▶ **Task to carry out**
Write down every entry below once more, exactly.

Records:
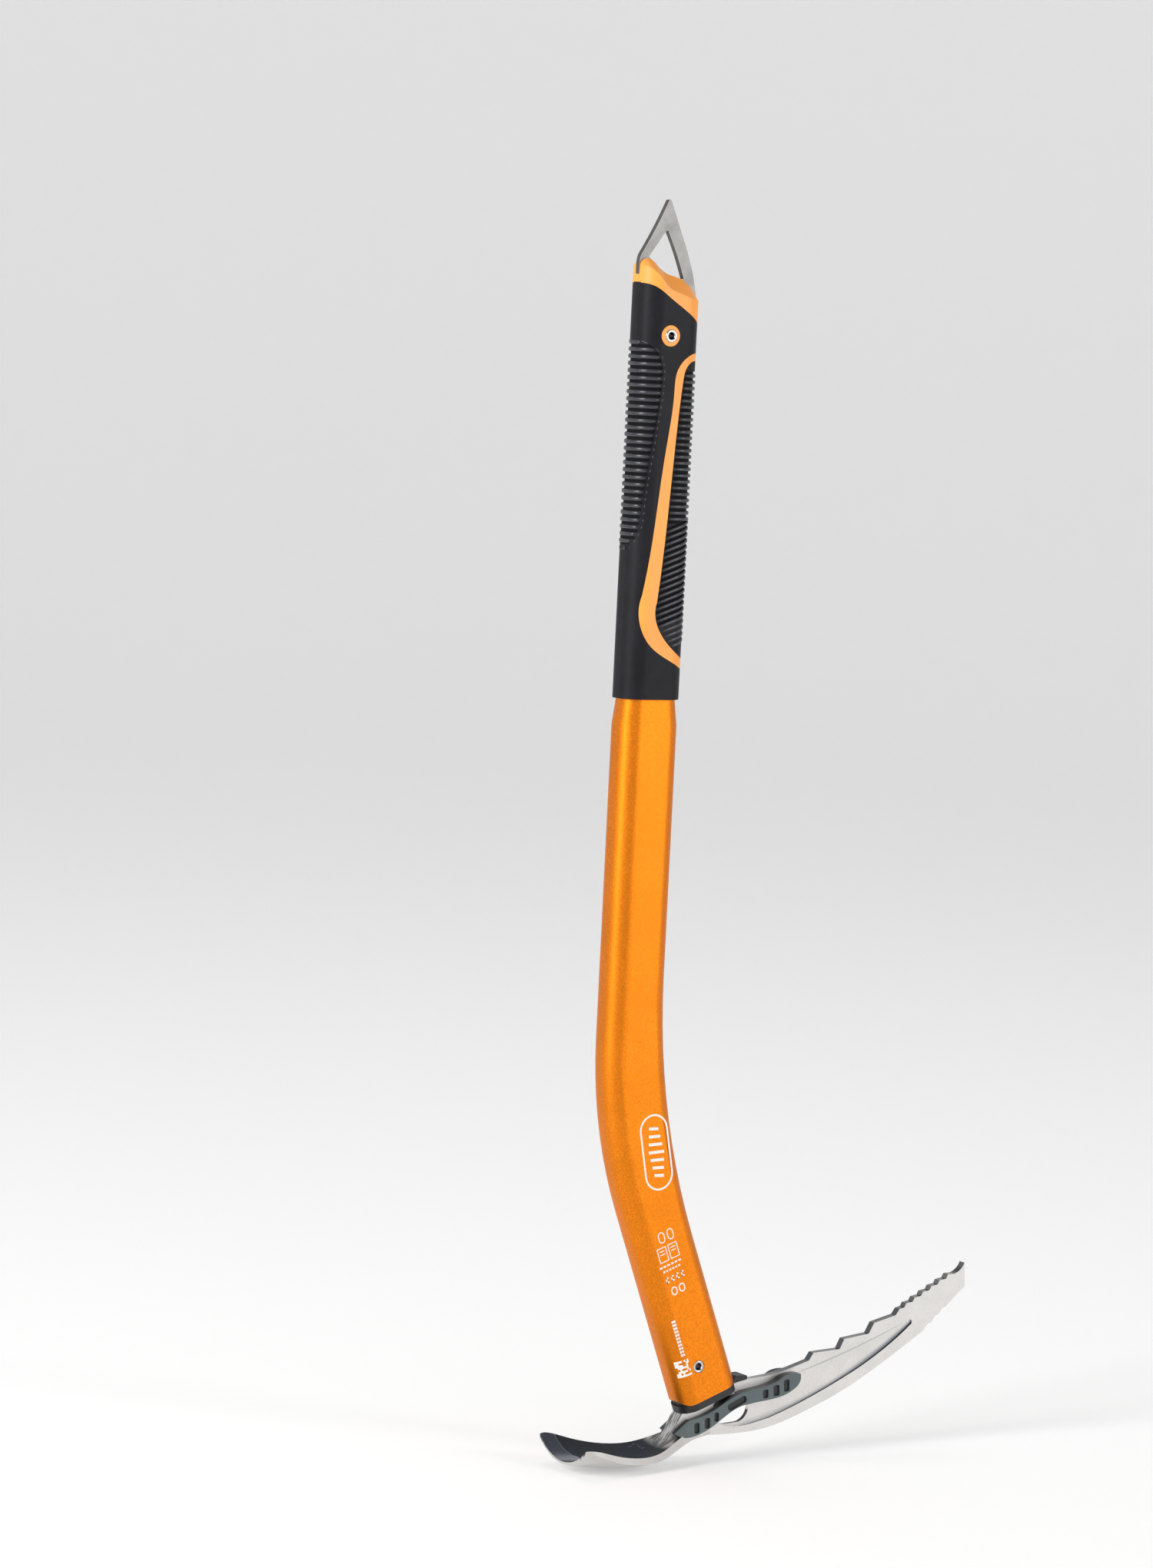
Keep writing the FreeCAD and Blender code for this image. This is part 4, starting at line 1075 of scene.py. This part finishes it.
def make_floor(colours, height):
    """Round floor that curves up into a wall on every side."""
    shell = bmesh.new()
    profile = [(FLOOR_FLAT / 3, 0.0), (FLOOR_FLAT, 0.0)]
    for angle in np.linspace(0.1, math.pi / 2, 12):
        profile.append((FLOOR_FLAT + FLOOR_CURVE * math.sin(angle), FLOOR_CURVE * (1.0 - math.cos(angle))))
    profile.append((FLOOR_FLAT + FLOOR_CURVE, WALL_TOP))
    turns = [2 * math.pi * side / FLOOR_SIDES for side in range(FLOOR_SIDES)]
    previous = [shell.verts.new((0.0, 0.0, height))]
    for radius, rise in profile:
        places = [(radius * math.cos(turn), radius * math.sin(turn), height + rise) for turn in turns]
        ring = [shell.verts.new(place) for place in places]
        for k in range(FLOOR_SIDES):
            after = (k + 1) % FLOOR_SIDES
            if len(previous) == 1:
                shell.faces.new([previous[0], ring[k], ring[after]])
            else:
                shell.faces.new([previous[k], ring[k], ring[after], previous[after]])
        previous = ring
    for face in shell.faces:
        face.smooth = True
    mesh = bpy.data.meshes.new("studio_floor")
    shell.to_mesh(mesh)
    shell.free()
    floor = bpy.data.objects.new("studio_floor", mesh)
    bpy.context.scene.collection.objects.link(floor)
    finish = Finish("studio_paint", Emission_Color=(1.0, 1.0, 1.0, 1.0), Emission_Strength=0.27)
    patch = finish.noise(0.9, 2.0)
    finish.feed("Base Color", finish.blend(patch, paint(colours.floor, 0.99), paint(colours.floor, 1.01)))
    finish.feed("Roughness", 0.85 + patch * 0.05)
    mesh.materials.append(finish.material)


def make_lights(studio):
    """Three softboxes and an even room light."""
    aim = Vector((0.03, 0.0, CROWN + 0.28))      # near the middle of the shaft
    boxes = (
        ("key", (-2.6, -0.5, 0.7), 0.8, 1.8, studio.key_power),
        ("fill", (1.6, -2.3, 0.3), 0.7, 1.6, studio.fill_power),
        ("top", (0.2, 0.6, 2.2), 2.0, 2.0, studio.top_power),
    )
    for name, place, width, height, power in boxes:
        data = bpy.data.lights.new("softbox_" + name, "AREA")
        data.shape = "RECTANGLE"
        data.size = width
        data.size_y = height
        data.energy = power
        lamp = bpy.data.objects.new("softbox_" + name, data)
        bpy.context.scene.collection.objects.link(lamp)
        lamp.location = place
        lamp.rotation_euler = (aim - Vector(place)).to_track_quat("-Z", "Y").to_euler()
    world = bpy.data.worlds.new("room")
    bpy.context.scene.world = world
    world.use_nodes = True
    background = world.node_tree.nodes["Background"]
    background.inputs["Color"].default_value = (1.0, 1.0, 1.0, 1.0)
    background.inputs["Strength"].default_value = studio.sky


def make_camera(studio):
    """Camera that sees the left flat and the narrow adze side, a little from above."""
    yaw, pitch, lean = studio.yaw, studio.pitch, studio.lean
    forward = Vector((math.sin(yaw) * math.cos(pitch), math.cos(yaw) * math.cos(pitch), -math.sin(pitch)))
    right = Vector((math.cos(yaw), -math.sin(yaw), 0.0))
    up = right.cross(forward)
    axes = [Matrix.Rotation(-lean, 3, "Y") @ axis for axis in (right, up, -forward)]
    data = bpy.data.cameras.new("camera")
    data.sensor_fit = "AUTO"
    data.sensor_width = 36.0
    data.lens = studio.lens
    data.clip_end = 50.0
    camera = bpy.data.objects.new("camera", data)
    bpy.context.scene.collection.objects.link(camera)
    turn = Matrix(axes).transposed().to_4x4()
    camera.matrix_world = Matrix.Translation(studio.place) @ turn
    bpy.context.scene.camera = camera


class AXE_PT_panel(bpy.types.Panel):
    """Steps that build the ice axe"""
    bl_label = "Ice axe"
    bl_idname = "AXE_PT_panel"
    bl_space_type = "VIEW_3D"
    bl_region_type = "UI"
    bl_category = "Ice axe"

    def draw(self, context):
        for operator in OPERATORS:
            self.layout.operator(operator.bl_idname)
        scene = context.scene
        for group in (scene.ice_axe_colours, scene.ice_axe_sizes, scene.ice_axe_studio):
            box = self.layout.box()
            for name in group.__annotations__:
                box.prop(group, name)


OPERATORS = (
    AXE_OT_stage, AXE_OT_shaft, AXE_OT_shaft_print, AXE_OT_head, AXE_OT_trim, AXE_OT_grip, AXE_OT_spike,
    AXE_OT_rivets,
)
CLASSES = (AxeColours, AxeSizes, AxeStudio) + OPERATORS + (AXE_PT_panel,)


def register():
    for item in CLASSES:
        bpy.utils.register_class(item)
    bpy.types.Scene.ice_axe_colours = PointerProperty(type=AxeColours)
    bpy.types.Scene.ice_axe_sizes = PointerProperty(type=AxeSizes)
    bpy.types.Scene.ice_axe_studio = PointerProperty(type=AxeStudio)


def unregister():
    del bpy.types.Scene.ice_axe_studio
    del bpy.types.Scene.ice_axe_sizes
    del bpy.types.Scene.ice_axe_colours
    for item in reversed(CLASSES):
        bpy.utils.unregister_class(item)


def main():
    register()
    for operator in OPERATORS:
        group, name = operator.bl_idname.split(".")
        getattr(getattr(bpy.ops, group), name)()


if __name__ == "__main__":
    main()
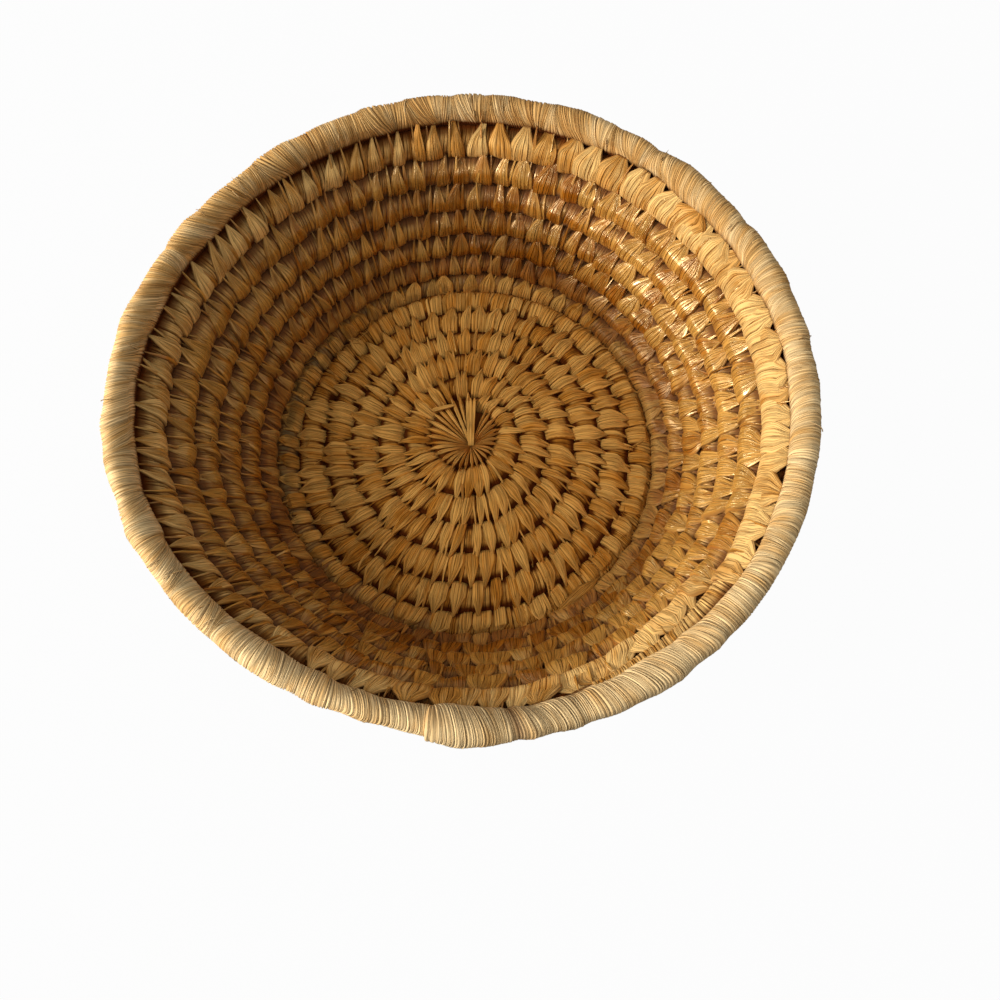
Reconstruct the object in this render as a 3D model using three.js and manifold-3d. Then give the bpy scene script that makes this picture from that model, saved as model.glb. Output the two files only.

▶ **Task response**
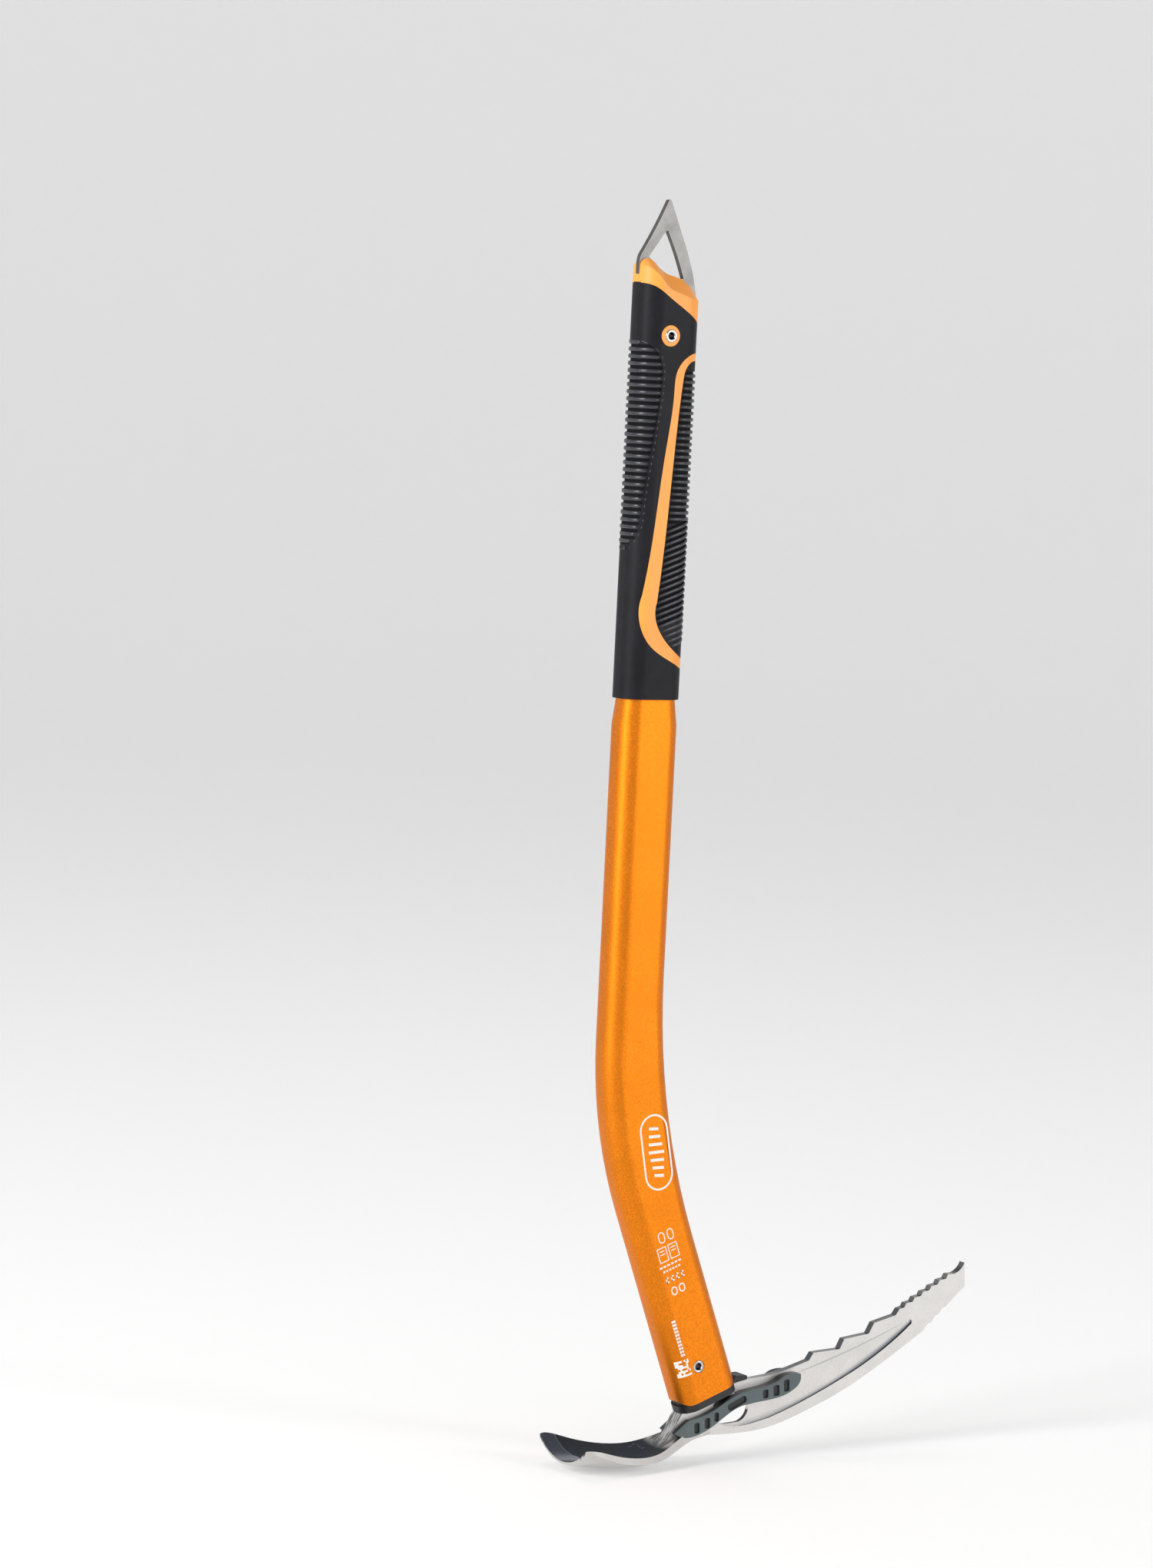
Keep writing the FreeCAD and Blender code for this image. This is part 4, starting at line 1075 of scene.py. This part finishes it.
def make_floor(colours, height):
    """Round floor that curves up into a wall on every side."""
    shell = bmesh.new()
    profile = [(FLOOR_FLAT / 3, 0.0), (FLOOR_FLAT, 0.0)]
    for angle in np.linspace(0.1, math.pi / 2, 12):
        profile.append((FLOOR_FLAT + FLOOR_CURVE * math.sin(angle), FLOOR_CURVE * (1.0 - math.cos(angle))))
    profile.append((FLOOR_FLAT + FLOOR_CURVE, WALL_TOP))
    turns = [2 * math.pi * side / FLOOR_SIDES for side in range(FLOOR_SIDES)]
    previous = [shell.verts.new((0.0, 0.0, height))]
    for radius, rise in profile:
        places = [(radius * math.cos(turn), radius * math.sin(turn), height + rise) for turn in turns]
        ring = [shell.verts.new(place) for place in places]
        for k in range(FLOOR_SIDES):
            after = (k + 1) % FLOOR_SIDES
            if len(previous) == 1:
                shell.faces.new([previous[0], ring[k], ring[after]])
            else:
                shell.faces.new([previous[k], ring[k], ring[after], previous[after]])
        previous = ring
    for face in shell.faces:
        face.smooth = True
    mesh = bpy.data.meshes.new("studio_floor")
    shell.to_mesh(mesh)
    shell.free()
    floor = bpy.data.objects.new("studio_floor", mesh)
    bpy.context.scene.collection.objects.link(floor)
    finish = Finish("studio_paint", Emission_Color=(1.0, 1.0, 1.0, 1.0), Emission_Strength=0.27)
    patch = finish.noise(0.9, 2.0)
    finish.feed("Base Color", finish.blend(patch, paint(colours.floor, 0.99), paint(colours.floor, 1.01)))
    finish.feed("Roughness", 0.85 + patch * 0.05)
    mesh.materials.append(finish.material)


def make_lights(studio):
    """Three softboxes and an even room light."""
    aim = Vector((0.03, 0.0, CROWN + 0.28))      # near the middle of the shaft
    boxes = (
        ("key", (-2.6, -0.5, 0.7), 0.8, 1.8, studio.key_power),
        ("fill", (1.6, -2.3, 0.3), 0.7, 1.6, studio.fill_power),
        ("top", (0.2, 0.6, 2.2), 2.0, 2.0, studio.top_power),
    )
    for name, place, width, height, power in boxes:
        data = bpy.data.lights.new("softbox_" + name, "AREA")
        data.shape = "RECTANGLE"
        data.size = width
        data.size_y = height
        data.energy = power
        lamp = bpy.data.objects.new("softbox_" + name, data)
        bpy.context.scene.collection.objects.link(lamp)
        lamp.location = place
        lamp.rotation_euler = (aim - Vector(place)).to_track_quat("-Z", "Y").to_euler()
    world = bpy.data.worlds.new("room")
    bpy.context.scene.world = world
    world.use_nodes = True
    background = world.node_tree.nodes["Background"]
    background.inputs["Color"].default_value = (1.0, 1.0, 1.0, 1.0)
    background.inputs["Strength"].default_value = studio.sky


def make_camera(studio):
    """Camera that sees the left flat and the narrow adze side, a little from above."""
    yaw, pitch, lean = studio.yaw, studio.pitch, studio.lean
    forward = Vector((math.sin(yaw) * math.cos(pitch), math.cos(yaw) * math.cos(pitch), -math.sin(pitch)))
    right = Vector((math.cos(yaw), -math.sin(yaw), 0.0))
    up = right.cross(forward)
    axes = [Matrix.Rotation(-lean, 3, "Y") @ axis for axis in (right, up, -forward)]
    data = bpy.data.cameras.new("camera")
    data.sensor_fit = "AUTO"
    data.sensor_width = 36.0
    data.lens = studio.lens
    data.clip_end = 50.0
    camera = bpy.data.objects.new("camera", data)
    bpy.context.scene.collection.objects.link(camera)
    turn = Matrix(axes).transposed().to_4x4()
    camera.matrix_world = Matrix.Translation(studio.place) @ turn
    bpy.context.scene.camera = camera


class AXE_PT_panel(bpy.types.Panel):
    """Steps that build the ice axe"""
    bl_label = "Ice axe"
    bl_idname = "AXE_PT_panel"
    bl_space_type = "VIEW_3D"
    bl_region_type = "UI"
    bl_category = "Ice axe"

    def draw(self, context):
        for operator in OPERATORS:
            self.layout.operator(operator.bl_idname)
        scene = context.scene
        for group in (scene.ice_axe_colours, scene.ice_axe_sizes, scene.ice_axe_studio):
            box = self.layout.box()
            for name in group.__annotations__:
                box.prop(group, name)


OPERATORS = (
    AXE_OT_stage, AXE_OT_shaft, AXE_OT_shaft_print, AXE_OT_head, AXE_OT_trim, AXE_OT_grip, AXE_OT_spike,
    AXE_OT_rivets,
)
CLASSES = (AxeColours, AxeSizes, AxeStudio) + OPERATORS + (AXE_PT_panel,)


def register():
    for item in CLASSES:
        bpy.utils.register_class(item)
    bpy.types.Scene.ice_axe_colours = PointerProperty(type=AxeColours)
    bpy.types.Scene.ice_axe_sizes = PointerProperty(type=AxeSizes)
    bpy.types.Scene.ice_axe_studio = PointerProperty(type=AxeStudio)


def unregister():
    del bpy.types.Scene.ice_axe_studio
    del bpy.types.Scene.ice_axe_sizes
    del bpy.types.Scene.ice_axe_colours
    for item in reversed(CLASSES):
        bpy.utils.unregister_class(item)


def main():
    register()
    for operator in OPERATORS:
        group, name = operator.bl_idname.split(".")
        getattr(getattr(bpy.ops, group), name)()


if __name__ == "__main__":
    main()
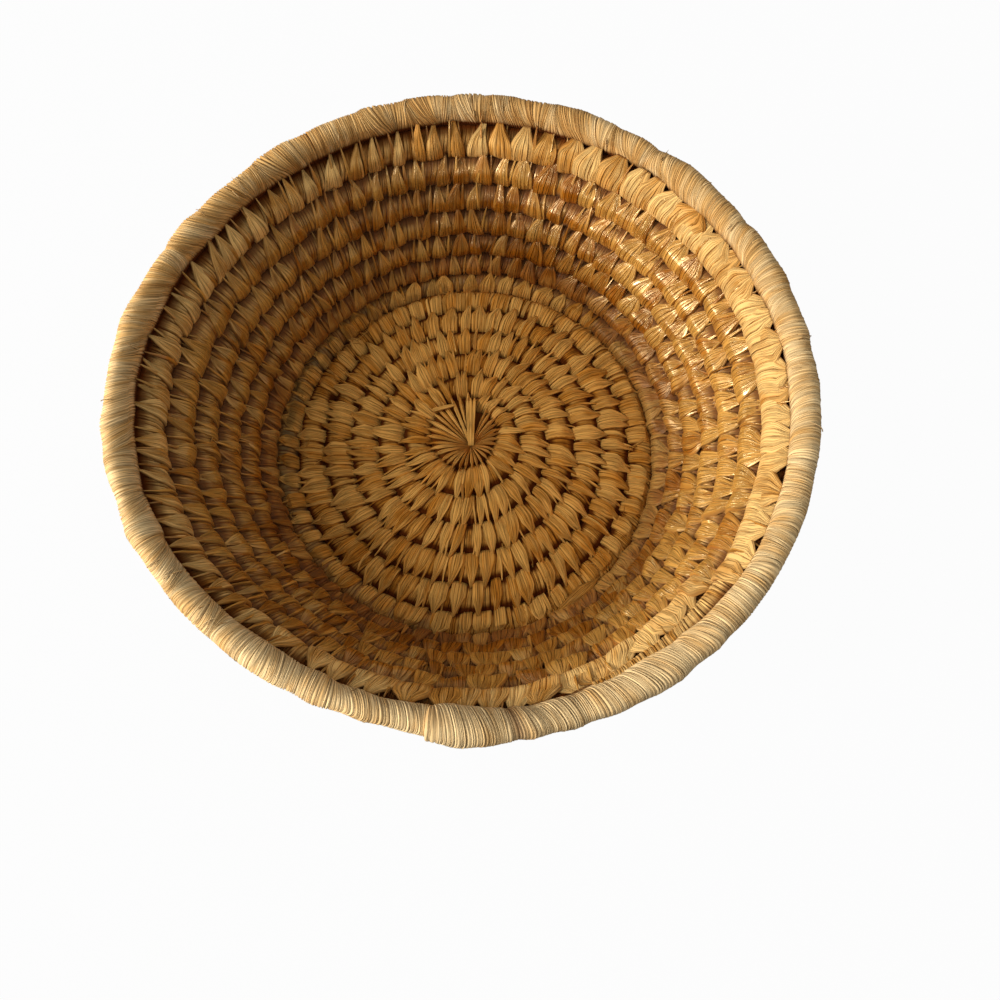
Reconstruct the object in this render as a 3D model using three.js and manifold-3d. Then give the bpy scene script that makes this picture from that model, saved as model.glb. Output the two files only.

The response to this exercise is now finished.